O’Neil and Watts interestingly point out that solar panels ‘are now installed in over a million Australian homes: up from just eight thousand in 2007’ but they cite this as a key example of ‘the disconnect between public action and political inaction.’ Surely, however, this is a great illustration of the Australian people choosing their renewable energy needs without the wise oversight of government?
Inequality will always be an uncompromising issue for the progressive Left. But O’Neil and Watts, to their credit, promote more creative tactics to redress inequality – early education, unions, flexible skills training and reconciliation for indigenous Australians – than usual progressive referrals to ‘the gini coefficient’ and philosophers like John Rawls. But there are two questions to ask here. Do such measures, after hard-nosed reflection, really need to be state-facilitated? And, more fundamentally, why should we expect Australians to all be equal in the first place?

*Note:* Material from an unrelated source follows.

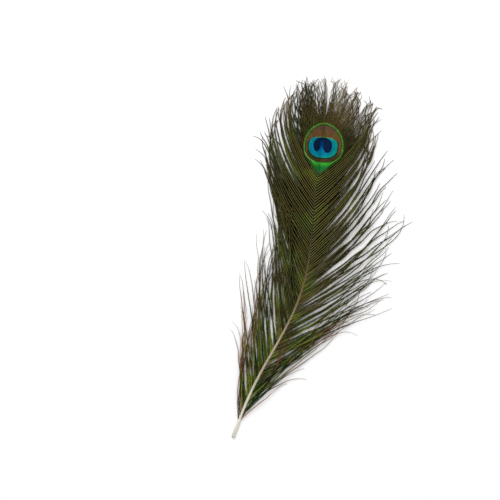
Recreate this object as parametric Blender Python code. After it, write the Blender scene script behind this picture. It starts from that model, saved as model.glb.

The tendency of the authors, on every second page, to name-drop professor after professor, and study after study, will frustrate some readers. Referring to studies, for example, to tell us that nurturing children from an early age is important isn’t exactly cutting edge thinking but a validation of common sense. This tactic, like other Labor books of this kind (Andrew Charlton’s Ozonomics or Jim Chalmers’ Glory Daze), constantly gives the floor to academic ‘thinkers’, Paris’ OECD and Australia’s Chief Scientist rather than, say, the lifeblood of economic growth: Australian small business.
Granted, O’Neil and Watts try hard not to put academia, international organisations or government at the apex of absolutely everything. In some instances like high-tech, for example, they want the government ‘engaging where it can have an effect: bringing a strategic approach to national innovation, connecting different parts of the economy so we are more than the sum of our parts, and supporting plucky individuals with great ideas.’
They should keep in mind, however, that some seemingly harmless tinkering here and a ‘nudge’ there simply becomes a welcome mat for more government action that, once instated, is incredibly difficult to roll back. One only has to look at the growth in government activities since Federation, or the explosion in Commonwealth overreach since the Whitlam years, to see the unyielding and spaghetti-like nature of the modern state at work.
In more subtle ways the growth of regulation has harmed many industries, disfigured costs and reduced choice. Again, however, this goes undetected as O’Neil and Watts see issues like decreased workforce participation as a matter of lousy ‘childcare subsidies’ rather than regulatory hurdles like the minimum wage, penalty rates or, in the realm of childcare supply itself, lofty staff-to-child ratios and staff qualifications.
O’Neil and Watts, for all their good intentions, fail to appreciate where their thinking can actually be harmful for Australia’s future. A future where the ‘decisions made by the Minister for Early Childhood Education, for Asian Engagement or for Climate Change could have a greater influence on long-term growth than those made by the treasurer’ is not something to desire but oppose. We have done remarkably well as a nation, and will continue to prosper, not by constantly calling for government solutions but by putting faith in the Australian people.